## SOURCE EXCERPT

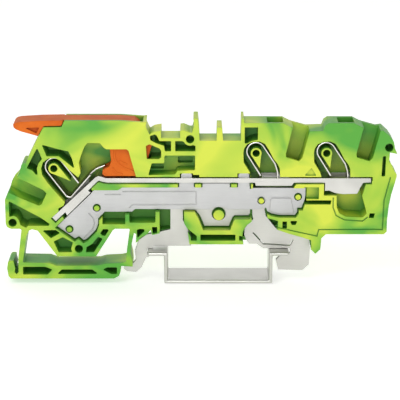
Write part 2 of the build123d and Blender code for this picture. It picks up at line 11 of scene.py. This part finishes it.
import bpy
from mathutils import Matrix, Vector


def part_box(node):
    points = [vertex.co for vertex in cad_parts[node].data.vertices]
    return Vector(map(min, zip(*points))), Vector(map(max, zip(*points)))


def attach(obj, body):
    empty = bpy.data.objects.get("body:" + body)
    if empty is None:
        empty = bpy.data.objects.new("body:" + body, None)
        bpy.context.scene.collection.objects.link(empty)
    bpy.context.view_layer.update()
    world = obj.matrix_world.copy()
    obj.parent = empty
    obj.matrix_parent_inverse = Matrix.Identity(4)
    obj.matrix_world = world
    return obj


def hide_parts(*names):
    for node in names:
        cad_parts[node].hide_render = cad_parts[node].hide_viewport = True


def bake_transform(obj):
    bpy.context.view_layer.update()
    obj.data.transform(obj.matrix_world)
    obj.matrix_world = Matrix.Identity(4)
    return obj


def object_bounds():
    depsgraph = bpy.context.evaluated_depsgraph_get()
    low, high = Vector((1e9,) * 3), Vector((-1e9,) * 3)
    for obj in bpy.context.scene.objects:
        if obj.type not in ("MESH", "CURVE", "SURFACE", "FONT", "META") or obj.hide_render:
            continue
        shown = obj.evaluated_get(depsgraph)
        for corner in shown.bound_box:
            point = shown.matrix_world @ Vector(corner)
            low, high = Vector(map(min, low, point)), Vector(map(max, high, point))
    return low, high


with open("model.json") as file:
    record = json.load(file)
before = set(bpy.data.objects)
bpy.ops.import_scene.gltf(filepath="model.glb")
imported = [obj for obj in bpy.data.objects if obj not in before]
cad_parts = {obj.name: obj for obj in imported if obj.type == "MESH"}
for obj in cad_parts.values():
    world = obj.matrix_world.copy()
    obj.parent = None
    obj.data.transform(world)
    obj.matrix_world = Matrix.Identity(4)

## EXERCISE
Please reproduce exactly the lines above, beginning with the first and ending with the line that contains "zip(*points))), Vector(map(max, zip(*points)))", and include nothing outside that range.

## THE ANSWER
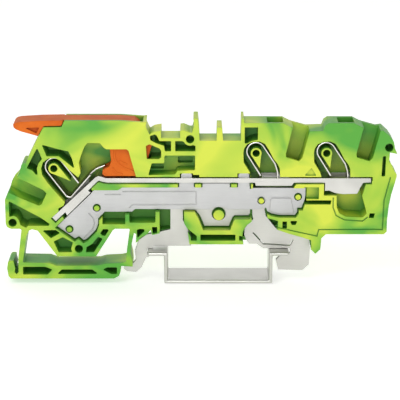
Write part 2 of the build123d and Blender code for this picture. It picks up at line 11 of scene.py. This part finishes it.
import bpy
from mathutils import Matrix, Vector


def part_box(node):
    points = [vertex.co for vertex in cad_parts[node].data.vertices]
    return Vector(map(min, zip(*points))), Vector(map(max, zip(*points)))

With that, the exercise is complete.